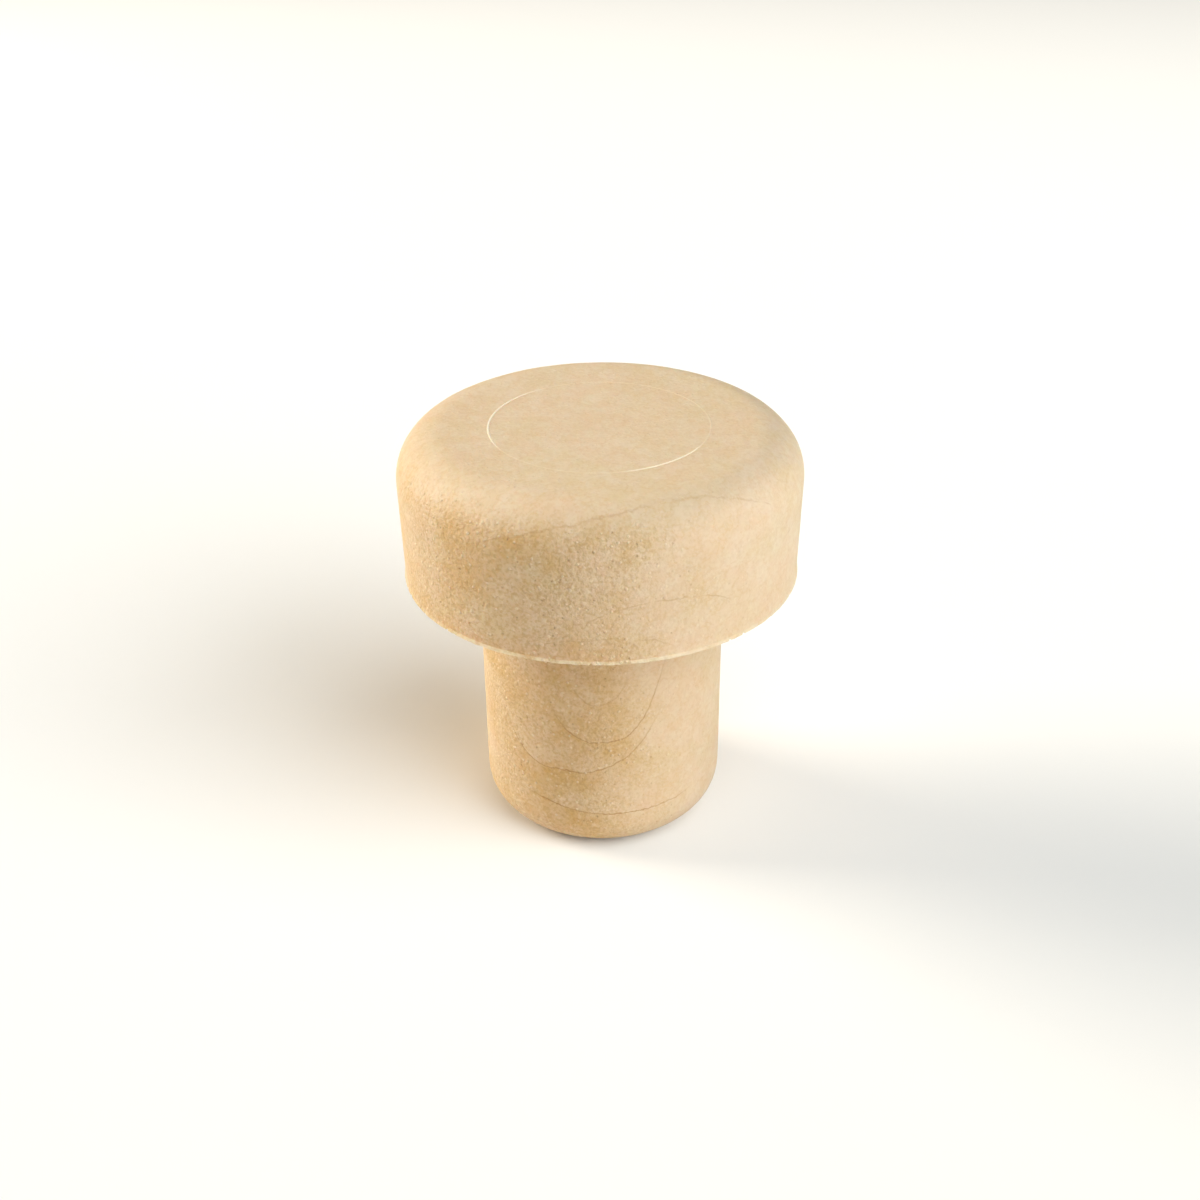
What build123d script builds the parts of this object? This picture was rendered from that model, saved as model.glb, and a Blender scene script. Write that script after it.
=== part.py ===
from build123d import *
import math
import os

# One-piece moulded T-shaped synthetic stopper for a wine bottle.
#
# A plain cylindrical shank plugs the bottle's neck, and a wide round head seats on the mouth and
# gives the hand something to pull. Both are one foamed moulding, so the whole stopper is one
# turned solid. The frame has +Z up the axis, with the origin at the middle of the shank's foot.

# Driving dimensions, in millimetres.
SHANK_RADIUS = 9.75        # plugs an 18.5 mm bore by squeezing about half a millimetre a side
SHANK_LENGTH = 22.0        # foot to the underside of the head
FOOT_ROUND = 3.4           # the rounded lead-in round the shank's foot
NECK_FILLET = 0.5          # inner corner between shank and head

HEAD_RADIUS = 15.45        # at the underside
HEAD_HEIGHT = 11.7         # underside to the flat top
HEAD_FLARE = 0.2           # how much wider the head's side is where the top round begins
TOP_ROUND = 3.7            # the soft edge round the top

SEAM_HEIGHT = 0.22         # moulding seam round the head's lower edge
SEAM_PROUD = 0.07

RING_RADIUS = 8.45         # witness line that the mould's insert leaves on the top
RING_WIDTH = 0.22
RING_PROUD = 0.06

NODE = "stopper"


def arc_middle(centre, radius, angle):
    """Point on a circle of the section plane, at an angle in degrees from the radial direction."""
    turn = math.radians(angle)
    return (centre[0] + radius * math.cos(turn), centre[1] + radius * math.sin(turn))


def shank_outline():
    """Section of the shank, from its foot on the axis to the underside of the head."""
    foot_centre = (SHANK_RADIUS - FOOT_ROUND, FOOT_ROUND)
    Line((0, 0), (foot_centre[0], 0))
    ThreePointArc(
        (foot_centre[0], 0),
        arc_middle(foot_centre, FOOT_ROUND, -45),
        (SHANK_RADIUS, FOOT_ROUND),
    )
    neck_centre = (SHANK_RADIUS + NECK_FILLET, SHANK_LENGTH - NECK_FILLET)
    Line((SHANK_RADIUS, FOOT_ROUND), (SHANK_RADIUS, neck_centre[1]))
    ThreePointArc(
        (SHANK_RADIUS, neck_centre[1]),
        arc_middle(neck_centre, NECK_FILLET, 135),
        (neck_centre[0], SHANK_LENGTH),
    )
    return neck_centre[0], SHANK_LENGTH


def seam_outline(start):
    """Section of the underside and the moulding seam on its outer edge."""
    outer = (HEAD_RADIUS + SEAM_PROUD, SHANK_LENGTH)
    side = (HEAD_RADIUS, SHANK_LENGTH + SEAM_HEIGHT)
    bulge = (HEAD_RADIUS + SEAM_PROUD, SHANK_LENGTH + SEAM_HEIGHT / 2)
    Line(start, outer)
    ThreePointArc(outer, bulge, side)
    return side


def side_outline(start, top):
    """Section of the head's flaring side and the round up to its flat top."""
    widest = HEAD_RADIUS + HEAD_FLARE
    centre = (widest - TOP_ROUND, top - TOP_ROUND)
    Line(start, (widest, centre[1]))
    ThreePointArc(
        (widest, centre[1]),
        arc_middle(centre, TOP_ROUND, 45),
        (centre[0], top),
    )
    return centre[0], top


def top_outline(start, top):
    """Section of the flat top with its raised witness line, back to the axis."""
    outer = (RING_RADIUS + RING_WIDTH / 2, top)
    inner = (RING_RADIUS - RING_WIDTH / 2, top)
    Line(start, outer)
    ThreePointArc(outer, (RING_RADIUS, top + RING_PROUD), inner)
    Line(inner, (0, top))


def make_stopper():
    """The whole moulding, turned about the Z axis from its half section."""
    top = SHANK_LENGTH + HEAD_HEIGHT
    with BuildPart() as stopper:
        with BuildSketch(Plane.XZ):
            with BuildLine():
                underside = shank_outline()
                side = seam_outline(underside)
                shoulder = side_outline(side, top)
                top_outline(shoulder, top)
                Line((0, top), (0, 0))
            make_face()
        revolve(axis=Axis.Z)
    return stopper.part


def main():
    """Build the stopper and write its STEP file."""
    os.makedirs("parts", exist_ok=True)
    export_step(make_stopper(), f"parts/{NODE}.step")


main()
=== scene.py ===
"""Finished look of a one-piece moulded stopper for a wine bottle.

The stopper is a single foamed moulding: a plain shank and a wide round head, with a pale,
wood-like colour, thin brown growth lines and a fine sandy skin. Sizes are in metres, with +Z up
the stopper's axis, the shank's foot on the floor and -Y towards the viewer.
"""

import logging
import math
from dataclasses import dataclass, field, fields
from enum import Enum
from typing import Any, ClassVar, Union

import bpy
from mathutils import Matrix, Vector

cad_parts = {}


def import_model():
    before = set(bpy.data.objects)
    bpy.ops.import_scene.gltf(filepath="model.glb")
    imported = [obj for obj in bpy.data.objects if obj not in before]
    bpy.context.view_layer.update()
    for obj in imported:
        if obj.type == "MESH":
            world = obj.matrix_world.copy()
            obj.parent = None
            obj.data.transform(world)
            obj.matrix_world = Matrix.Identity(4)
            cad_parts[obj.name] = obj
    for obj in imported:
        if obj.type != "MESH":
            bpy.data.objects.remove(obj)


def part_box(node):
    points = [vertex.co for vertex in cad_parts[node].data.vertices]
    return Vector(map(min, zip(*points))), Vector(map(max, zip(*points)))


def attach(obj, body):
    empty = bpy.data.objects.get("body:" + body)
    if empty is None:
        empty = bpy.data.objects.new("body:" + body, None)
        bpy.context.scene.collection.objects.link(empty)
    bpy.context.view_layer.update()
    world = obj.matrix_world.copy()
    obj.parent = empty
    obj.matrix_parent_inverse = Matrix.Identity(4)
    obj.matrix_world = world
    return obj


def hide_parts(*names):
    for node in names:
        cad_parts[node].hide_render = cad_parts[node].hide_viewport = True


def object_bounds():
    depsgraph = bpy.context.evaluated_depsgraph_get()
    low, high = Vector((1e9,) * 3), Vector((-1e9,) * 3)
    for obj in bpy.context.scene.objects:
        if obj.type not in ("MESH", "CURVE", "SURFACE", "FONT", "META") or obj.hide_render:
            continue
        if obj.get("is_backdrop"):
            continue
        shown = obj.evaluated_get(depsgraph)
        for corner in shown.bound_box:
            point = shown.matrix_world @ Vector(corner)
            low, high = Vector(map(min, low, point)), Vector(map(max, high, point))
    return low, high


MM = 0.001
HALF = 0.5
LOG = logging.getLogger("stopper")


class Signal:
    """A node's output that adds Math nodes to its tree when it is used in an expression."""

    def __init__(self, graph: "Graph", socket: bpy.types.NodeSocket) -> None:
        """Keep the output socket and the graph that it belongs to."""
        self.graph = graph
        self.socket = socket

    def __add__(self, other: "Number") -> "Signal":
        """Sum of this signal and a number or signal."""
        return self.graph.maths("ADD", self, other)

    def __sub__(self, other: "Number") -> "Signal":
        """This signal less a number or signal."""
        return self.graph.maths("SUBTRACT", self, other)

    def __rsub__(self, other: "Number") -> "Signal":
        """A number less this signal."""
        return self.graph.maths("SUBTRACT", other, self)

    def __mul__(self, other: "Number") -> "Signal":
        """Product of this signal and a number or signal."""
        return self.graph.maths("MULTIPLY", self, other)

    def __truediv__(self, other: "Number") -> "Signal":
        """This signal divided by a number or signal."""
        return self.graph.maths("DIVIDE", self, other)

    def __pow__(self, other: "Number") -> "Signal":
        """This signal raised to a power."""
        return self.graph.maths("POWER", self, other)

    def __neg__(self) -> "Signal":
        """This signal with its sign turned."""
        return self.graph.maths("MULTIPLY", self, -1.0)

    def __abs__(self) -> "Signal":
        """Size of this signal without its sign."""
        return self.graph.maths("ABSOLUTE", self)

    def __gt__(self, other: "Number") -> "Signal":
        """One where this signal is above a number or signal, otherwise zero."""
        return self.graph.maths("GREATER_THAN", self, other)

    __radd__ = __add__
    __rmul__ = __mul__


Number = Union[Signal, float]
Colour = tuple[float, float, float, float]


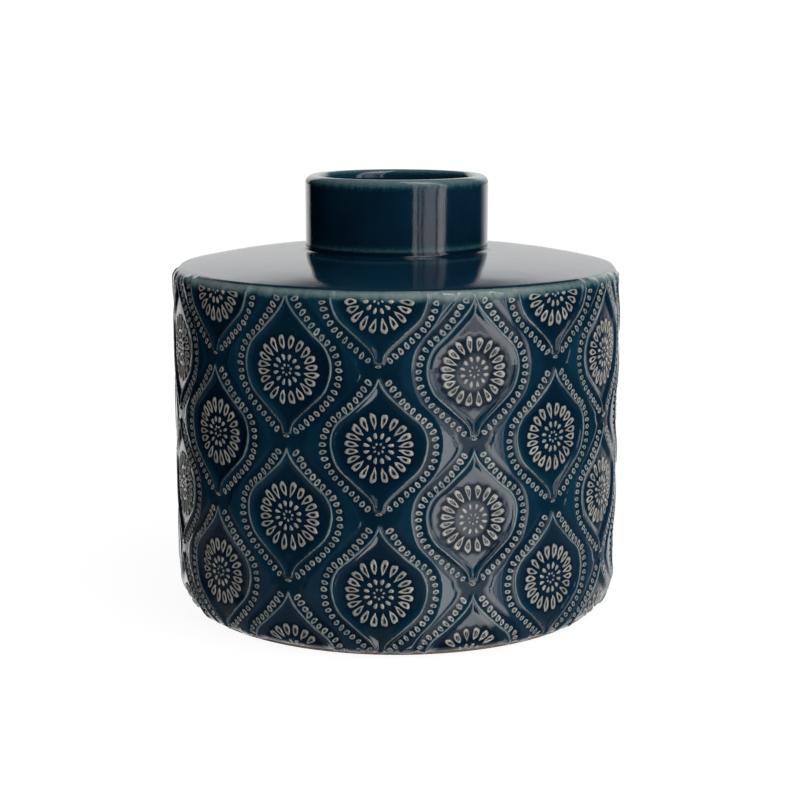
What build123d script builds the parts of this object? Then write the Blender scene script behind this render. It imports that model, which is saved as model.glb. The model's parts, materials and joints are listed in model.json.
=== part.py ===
○ ○ ○ ○
--- Prompt ---
Across the data, tally the lines containing "None" and give back the number alone.

--- Written solution ---
4